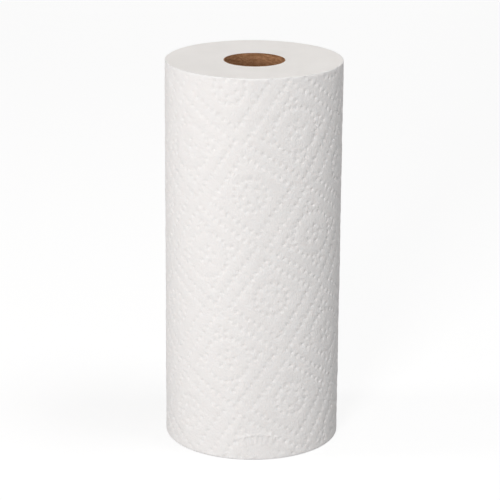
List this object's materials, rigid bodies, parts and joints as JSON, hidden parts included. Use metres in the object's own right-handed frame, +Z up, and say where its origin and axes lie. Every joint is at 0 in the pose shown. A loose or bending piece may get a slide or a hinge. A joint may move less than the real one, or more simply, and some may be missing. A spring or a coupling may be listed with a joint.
{
  "type": "paper towel roll",
  "caption": "Full roll of perforated, embossed white kitchen paper wound on a brown cardboard tube, standing on its end.",
  "frame": {"origin": "centre of the core at the base that the roll stands on", "axes": "+Z up the core; -Y is the front that the picture shows"},
  "size_m": [0.1263, 0.1261, 0.2794],
  "materials": {
    "towel_paper": "matte",
    "core_board": "matte"
  },
  "bodies": {
    "root": {"towel_roll": "towel_paper", "core_tube": "core_board"}
  },
  "joints": []
}
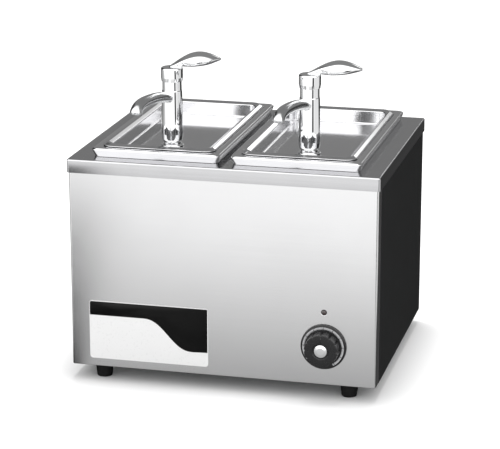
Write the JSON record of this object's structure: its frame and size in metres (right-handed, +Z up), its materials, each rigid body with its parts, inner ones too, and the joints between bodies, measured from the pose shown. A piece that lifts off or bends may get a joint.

_ _ _ _ _ _ _

Give every line of the material again, exactly as it reads.

◆ **The response**:
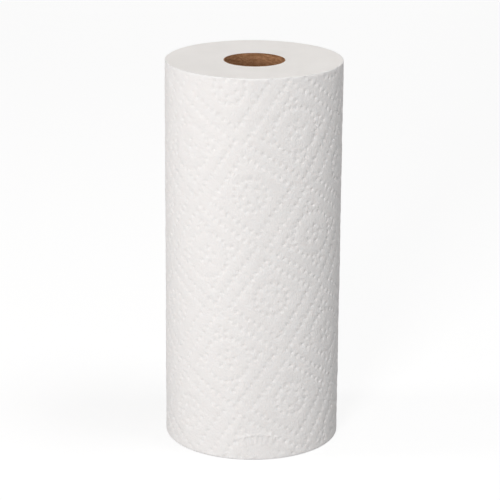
List this object's materials, rigid bodies, parts and joints as JSON, hidden parts included. Use metres in the object's own right-handed frame, +Z up, and say where its origin and axes lie. Every joint is at 0 in the pose shown. A loose or bending piece may get a slide or a hinge. A joint may move less than the real one, or more simply, and some may be missing. A spring or a coupling may be listed with a joint.
{
  "type": "paper towel roll",
  "caption": "Full roll of perforated, embossed white kitchen paper wound on a brown cardboard tube, standing on its end.",
  "frame": {"origin": "centre of the core at the base that the roll stands on", "axes": "+Z up the core; -Y is the front that the picture shows"},
  "size_m": [0.1263, 0.1261, 0.2794],
  "materials": {
    "towel_paper": "matte",
    "core_board": "matte"
  },
  "bodies": {
    "root": {"towel_roll": "towel_paper", "core_tube": "core_board"}
  },
  "joints": []
}
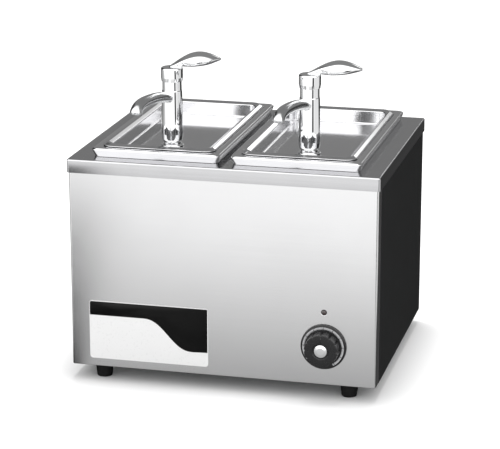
Write the JSON record of this object's structure: its frame and size in metres (right-handed, +Z up), its materials, each rigid body with its parts, inner ones too, and the joints between bodies, measured from the pose shown. A piece that lifts off or bends may get a joint.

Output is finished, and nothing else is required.